Keeping the parking lot and sidewalks clean will go a long way in preventing soil from being tracked into the building. A good matting program, when properly instituted, will also help to keep the soil out. 80 percent to 90 percent of soil found indoors is tracked in from outside. Keeping the soil out will make daily cleaning easier, reduce cleaning times and extend the frequencies between more expensive periodic and/or restorative procedures.

The indoor environment must also be considered. How is the air handling system? Is it negatively affecting the maintenance program? Does it need cleaning? Is it working properly? The type of work being done in the facility is another consideration. Paper is very dusty and large offices sometime have dust problems because of it. Manufacturing facilities battle airborne greases and oils. Engineers and others working in the office are often on and off the factory floor, tracking greasy, oily soil onto the hard surface floor. Like the outdoor environment, the factory floor should be cleaned routinely to prevent tracking.

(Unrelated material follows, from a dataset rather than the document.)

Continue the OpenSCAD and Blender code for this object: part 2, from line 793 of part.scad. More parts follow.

Use refers to traffic. Manufacturing facilities receive greasy, oily soiling, while a retail store might receive dry, loose soil that abrades away the floor finish. A retail store may receive 10 times the foot traffic seen by a manufacturing facility. These are factors to be taken into consideration when developing a maintenance program. Understanding foot traffic can also help justify the cleaning frequency. You can try justifying the frequencies by saying the floor receives a lot of traffic, or you can count it out and provide evidence to prove your point.

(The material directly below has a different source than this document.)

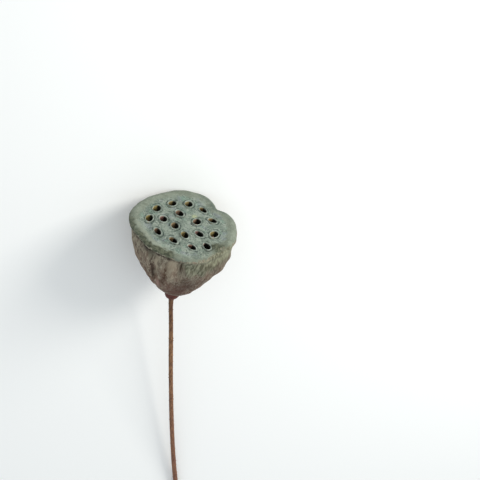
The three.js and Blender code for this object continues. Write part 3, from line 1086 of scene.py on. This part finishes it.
def receptacle_skin():
    """Dry skin of the receptacle. Its face carries a chalky grey-green bloom, mottled and speckled like
    lichen, with painted shade in the groove round each cuff, inside a smoother olive margin with painted
    shade in its dip on the far right, and a lip that is olive and darker by painted shade, with a painted
    highlight on the crest inside it and on its edge. Its wall is bare taupe fibre with rust-brown stains and
    olive lichen under the lip, painted shadow under the lip and painted shade in its furrow, its crease and
    over parts of it, and turns mauve-brown towards the neck. Dull and rough."""
    material, tree, shader = new_material("dried_receptacle_skin")
    on_top = ("bloom", "top", "lip", "crest", "hem_highlight", "dip_shade", "groove", "yellow", "painted_lip_shadow")
    where, zone = read_points(tree, "height_mm", *on_top, *WALL_PATCHES)
    grain = partial(lay_grain, tree, where)
    lay = partial(lay_colour, tree)

    clusters = add_node(
        tree,
        "ShaderNodeMapRange",
        {0: grain(8.0, offset=70), 1: 0.42, 2: 0.56, 3: 0.3, 4: 1.0},
        interpolation_type="SMOOTHSTEP",
    ).outputs[0]
    bloom = lay("#6c786e", "#858f84", grain(6.0), (0.38, 0.62))
    bloom = lay(bloom, "#787c88", grain(8.0, offset=40), (0.54, 0.68), (0, 0.35))
    bloom = lay(bloom, "#6c8d7d", grain(7.0, offset=80), (0.54, 0.68), (0, 0.35))
    bloom = lay(bloom, "#a6ada2", grain(1.5, 5.0, offset=25), (0.55, 0.68), (0, 0.6), clusters)
    bloom = lay(bloom, "#47534c", grain(1.4, 5.0, offset=20), (0.51, 0.64), (0, 0.8), clusters)
    bloom = lay(bloom, "#333d38", grain(1.1, 2.0, offset=60), (0.6, 0.68), (0, 0.8))
    bloom = lay(bloom, "#a9b088", zone["yellow"], (0.1, 0.9), (0, 0.6))
    # painted shade in the groove round each cuff
    bloom = lay(bloom, "#36423d", zone["groove"], (0.1, 0.8), (0, 0.85))

    margin = lay("#6d7568", "#7d8578", grain(6.0, offset=90), (0.35, 0.65))
    margin = lay(margin, "#969d91", grain(1.8, 5.0, offset=97), (0.54, 0.66), (0, 0.35))
    margin = lay(margin, "#515a50", grain(1.4, 4.0, offset=95), (0.56, 0.68), (0, 0.5))
    lip_olive_and_shade = lay("#3b3f31", "#5d614f", grain(2.2, 5.0, offset=44), (0.4, 0.62))
    top = lay(margin, bloom, zone["bloom"])
    # painted shade on the margin's dip
    top = lay(top, "#4f5a53", zone["dip_shade"], (0, 1), (0, 0.7))
    # painted highlight on the crest inside the lip
    top = lay(top, "#8f9486", zone["crest"], (0, 1), (0, 0.45))
    # the lip's olive colour, darkened by painted shade on its down-turned slope
    top = lay(top, lip_olive_and_shade, zone["lip"], (0, 1), (0, 0.95))

    streaks = add_node(
        tree,
        "ShaderNodeMapRange",
        {0: grain(1.8, 4.0, 2.5, 14), 1: 0.38, 2: 0.54, 3: 0.4, 4: 1.0},
        interpolation_type="SMOOTHSTEP",
    ).outputs[0]
    lichen = lay("#595c4a", "#8c8e79", grain(1.7, 5.0, 3.5, 33), (0.42, 0.6))
    fibre = lay("#71594b", "#807968", zone["height_mm"], (20, 62))
    fibre = lay(fibre, "#603f38", zone["height_mm"], (2, 26), (1, 0))
    fibre = lay(fibre, "#9c9584", grain(2.8, 4.0, 4.5, 10), (0.42, 0.62), (0, 0.55))
    fibre = lay(fibre, "#45372d", grain(2.0, 5.0, 4.5, 30), (0.5, 0.66), (0, 0.7))
    fibre = lay(fibre, "#6f5044", grain(9.0, 3.0, 1.6, 50), (0.5, 0.66), (0, 0.4))
    fibre = lay(fibre, "#b7ae9b", grain(1.3, 4.0, 3.5, 12), (0.52, 0.66), (0, 0.5))
    fibre = lay(fibre, "#3d2e24", grain(1.4, 4.0, 3.5, 17), (0.5, 0.64), (0, 0.55))
    fibre = lay(fibre, "#a89b86", zone["pale"])
    fibre = lay(fibre, "#442c1b", zone["rust"], within=streaks)
    fibre = lay(fibre, "#5a3c33", zone["mauve"], (0, 1), (0, 0.75))
    fibre = lay(fibre, "#92706a", zone["blush"], (0, 1), (0, 0.8))
    fibre = lay(fibre, lichen, zone["lichen"], (0.1, 0.8), (0, 0.9))
    # painted shade in the furrow and the crease, at the lip's fold and over parts of the wall
    fibre = lay(fibre, "#2b190e", zone["shade"])
    # painted shadow under the lip
    fibre = lay(fibre, "#221b15", zone["painted_lip_shadow"])

    colour = lay(fibre, top, zone["top"])
    # painted highlight on the lip's edge
    colour = lay(colour, "#a3a491", zone["hem_highlight"], (0.2, 0.9), (0, 0.7))
    colour = lay(colour, "#9c9f86", zone["moss"])
    roughening = {0: grain(0.8, 4.0, offset=5), 1: grain(2.6, 3.0, 3, 15)}
    relief = add_node(tree, "ShaderNodeMath", roughening, operation="ADD").outputs[0]
    finish_shader(tree, shader, colour, relief, strength=0.6, depth=0.5, roughness=0.88, gloss=0.25)
    return material


def socket_lining():
    """Membrane that lines a socket. Its cuff has the face's pale bloom, and its inside is bare, ochre in
    some sockets and pink in others, with painted shade, nearly black on one side and dark brown towards the
    bottom."""
    material, tree, shader = new_material("dried_socket_membrane")
    where, stored = read_points(tree, "depth_mm", "tint", "shaded_side")
    lay = partial(lay_colour, tree)
    fine = lay_grain(tree, where, 10 / 7, 4.0)
    patchy = lay_grain(tree, where, 50 / 11)
    inside = lay("#bbae66", "#a3777a", stored["tint"])
    inside = lay(inside, "#7c6e54", fine)
    # painted shade on the side to the picture's right
    inside = lay(inside, "#0c0e0a", stored["shaded_side"])
    # painted shade deep in the socket
    inside = lay(inside, "#2a1d16", stored["depth_mm"], (5.5, 12.0))
    cuff = lay("#66726a", "#9aa499", patchy, (0.4, 0.6), curve="LINEAR")
    colour = lay(cuff, inside, stored["depth_mm"], (0.0, 0.8))
    finish_shader(tree, shader, colour, fine, strength=0.5, depth=0.4, roughness=0.75, gloss=0.3)
    return material


def nutlet_shell():
    """Hard shell of a dry lotus seed: dark red-brown, faintly waxy, with a pale blunt tip."""
    material, tree, shader = new_material("dry_nutlet_shell")
    where, stored = read_points(tree, "tip")
    mottle = lay_grain(tree, where, 2.0, 5.0)
    shell = lay_colour(tree, "#3a211b", "#6e4233", mottle)
    colour = lay_colour(tree, shell, "#b08d80", stored["tip"])
    finish_shader(tree, shader, colour, mottle, strength=0.3, depth=0.4, roughness=0.5, gloss=0.5)
    return material


def stalk_fibre():
    """Dry stalk: tan-brown fibre with fine lengthwise streaks and darker prickles. The knob above it is
    dark red-brown, blackened in its scars."""
    material, tree, shader = new_material("dry_stalk_fibre")
    where, stored = read_points(tree, "along_mm", "hollow")
    lay = partial(lay_colour, tree)
    along = stored["along_mm"]
    streaks = lay_grain(tree, where, 10 / 13, 4.0, 130 / 9)
    specks = lay_grain(tree, where, 1.25)
    tan = lay("#4d2e20", "#9c754f", streaks, (0.36, 0.64), curve="LINEAR")
    tan = lay(tan, "#774c40", along, (50, 220), (0, 0.55), curve="LINEAR")
    tan = lay(tan, "#3d2a20", specks, (0.58, 0.7), (0, 0.7), curve="LINEAR")
    tan = lay(tan, "#4a3022", along, (15, 75), (0.6, 0), curve="LINEAR")
    knob = lay("#37191a", "#774439", specks)
    colour = lay(knob, tan, along, (11, 15))
    # dark in the knob's scars, and painted shade in the air canals of the cut end
    colour = lay(colour, "#1d1413", stored["hollow"], (0.15, 0.7), (0, 0.85), curve="LINEAR")
    finish_shader(tree, shader, colour, streaks, strength=0.5, depth=0.3, roughness=0.72, gloss=0.35)
    return material


def make_table():
    """The plain pale table top under the pod: matt white lacquer, nearly without gloss."""
    square = ((-1, -1), (1, -1), (1, 1), (-1, 1))
    corners = [(TABLE_HALF_SIDE * x, TABLE_HALF_SIDE * y, TABLE_LEVEL) for x, y in square]
    mesh = bpy.data.meshes.new("table_top")
    mesh.from_pydata(corners, [], [(0, 1, 2, 3)])
    table = bpy.data.objects.new("table_top", mesh)
    bpy.context.collection.objects.link(table)
    material, _, shader = new_material("white_table_lacquer")
    shader.inputs["Base Color"].default_value = linear("#f6f8f8")
    shader.inputs["Roughness"].default_value = 0.9
    shader.inputs["Specular IOR Level"].default_value = 0.1
    mesh.materials.append(material)


def add_light(name, direction, distance, size, power, colour):
    """A soft square light that looks at the middle of the pod's head. direction is given as the camera
    sees it: right, up and towards the viewer."""
    target = (HEAD_TURN @ np.array([0, 0, HEIGHT * 0.6]) + NECK_PLACE) * MM
    towards = CAMERA_TURN @ (np.array(direction) / np.linalg.norm(direction))
    data = bpy.data.lights.new(name, "AREA")
    data.size = size
    data.energy = power
    data.color = linear(colour)[:3]
    light = bpy.data.objects.new(name, data)
    bpy.context.collection.objects.link(light)
    light.location = target + towards * distance
    z_axis = towards
    x_axis = np.cross([0, 0, 1], z_axis)
    x_axis /= np.linalg.norm(x_axis)
    y_axis = np.cross(z_axis, x_axis)
    facing = Matrix(np.column_stack([x_axis, y_axis, z_axis]).tolist())
    light.rotation_euler = facing.to_euler()


def add_world(colour, strength):
    """Even light from all round."""
    world = bpy.data.worlds.new("studio")
    world.use_nodes = True
    background = world.node_tree.nodes["Background"]
    background.inputs["Color"].default_value = linear(colour)
    background.inputs["Strength"].default_value = strength
    bpy.context.scene.world = world


head = make_head()
head.data.materials.append(receptacle_skin())
linings = make_linings()
linings.data.materials.append(socket_lining())
stalk = make_stalk()
stalk.data.materials.append(stalk_fibre())
for piece in (head, linings, stalk):
    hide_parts("pod")

shell_material = nutlet_shell()
for number, socket in enumerate(SOCKETS, start=1):
    seed = make_seed(number, socket)
    seed.data.materials.append(shell_material)
    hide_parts(f"seed_{number:02d}")

make_table()
add_world(colour="#f1f5f7", strength=0.83)
add_light("key", direction=(0.85, 0.3, 0.45), distance=0.9, size=0.4, power=6.0, colour="#fffaf2")
bpy.context.scene.view_settings.view_transform = "Standard"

To calculate foot traffic, count the number of people using the area, e.g. an office lunchroom for a company that employs 50 people. If each person takes a lunch break and two authorized breaks, this means 150 people or 300 feet walked on that floor (50 people x 3 =150 foot traffic). Now take into consideration the unauthorized breaks, and the total foot traffic could be in excess of 200 a day.

Procedures, Equipment and Products
Use industry standard procedures and perform them in a safe manner. If you are unaware of the procedures make sure to receive all the necessary training needed to properly and safely perform them. Make sure to read the equipment-operating manual and/or check with your supplier, the manufacturer, the IICRC or some other training source for additional training.

A major consideration is manpower. Most building service contractors and in-house cleaning departments are short handed and may only have time to handle the day-to-day custodial cleaning. Unfortunately, the floors get put off for another day and soon day’s turn into weeks and weeks into months and before you know it the floor needs a restorative cleaning.

There are two types of cleaning: keep-up and catch-up. It is a lot easier, faster and less expensive to perform keep-up cleaning (i.e. daily, routine and periodic cleanings) than to perform catch-up cleaning (restorative/salvage cleaning). Another benefit of prioritizing floor care is that clean floors reduce complaints, not only about floors themselves but also about the overall cleanliness of the building.


The great debate rages on, to train or not to train. I hear from cleaners all the time, “I can’t afford to train my people, I am too busy and besides, train them for what, they are just going to leave in six months anyway”.

Companies invest hundreds, even thousands, of dollars a year on resources to make their cleaning operation more efficient, effective and profitable. However, studies show that companies seldom invest in one additional resource: cleaning technicians. If the technician is not properly trained to use the equipment and instructed how to perform the proper cleaning procedures correctly, a lot of time, money and energy is wasted.

The benefits of trained technicians are increased cleaning productivity, cleaner, healthier in-door environment, increased self-esteem and company morale, less absenteeism, turnover, and reduced company liability.

The amount of money allotted for floor care can dictate the maintenance program. Maintenance budgets are getting cut all the time. Usually it isn’t because they don’t have the money, it’s because the money went for some other budget item. The secret to getting the funds needed to properly maintain floors is to sell the benefits. Floor maintenance promotes a high level of appearance, contributes to a healthy indoor environment, reduces liability from slip-and-fall accidents and extends the life of the floor.

Cleaning doesn’t cost–it pays. The average slip-and-fall accident costs more than $25,000. If a business loses customers due to the level of cleanliness, what does that cost them in sales, not to mention future sales due to a poor reputation? If a corporate office loses productivity due to the level of cleanliness, what does that cost them? Millions of dollars are lost in sick days annually due to the level of cleanliness in a building. Companies that take the time and money to keep their building clean understand the importance of protecting their building/floor covering investment and know that cleaning increases profits.

Still, the greatest sales job in the world may not secure the money needed to properly maintain the floors. It is important to take a look at the overall operation and examine how things are being done. Streamlining procedures and cleaning more square feet per hour are two ways to free up money. Take a look at the equipment, supplies and materials that are being used. Is it what you need, or is there something out there that can save labor, labor that could be put to better use cleaning floors? The money is there; it’s just a matter of finding it.